Kilroy Realty Corp. will place two Southern California projects on the back burner, taking a more cautious position regarding speculative development following the economic news of the past few months. 

The company’s 26th Street project in Santa Monica and one in San Diego called Santa Fe Summit are on hold, CoStar first reported. Construction has yet to begin on either project, and Kilroy reportedly will wait for more favorable conditions before it kicks off.

The 26th Street project involves the rehabilitation of an existing three-story office complex and the addition of two four-story office buildings with three levels of underground parking, according to Kilroy.

Santa Fe Summit is a four-building, 600K SF office and life sciences project. 

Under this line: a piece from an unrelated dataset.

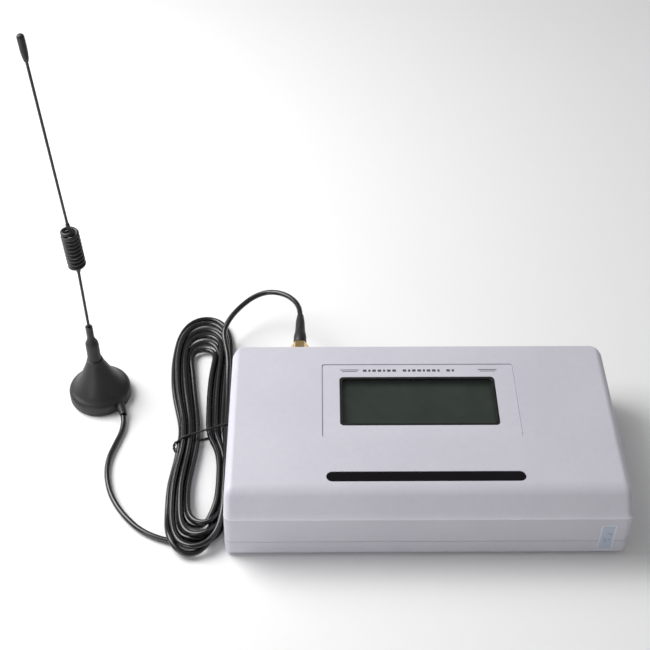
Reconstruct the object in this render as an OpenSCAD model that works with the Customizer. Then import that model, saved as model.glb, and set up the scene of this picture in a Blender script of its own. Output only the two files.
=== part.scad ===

“On the capital allocation front, we intend to use caution when evaluating new investments and new development starts,” Kilroy CEO John Kilroy said on the company's second-quarter earnings call. “The bar for us to make meaningful acquisitions or start something new on a speculative basis is higher than three months ago.” 

A JLL second-quarter outlook on the national office market reported that the slow and sometimes unsuccessful return-to-office effort and wider economic uncertainty have flattened office leasing.

“Gross leasing activity totaled 47.2M SF, a 0.1% increase over the quarter, as tenants both large and small in a number of high-growth sectors such as tech, media and creative industries put expansion plans on hold,” the report said.

Kilroy plans to sell anywhere from $200M to $500M worth of property but said that it wouldn’t sell unless the prices were right. 

“If it doesn't make sense to sell, we're not going to sell,” said Elliott Trencher, Kilroy’s executive vice president, chief investment officer and interim chief financial officer. “We're not going to force the issue.”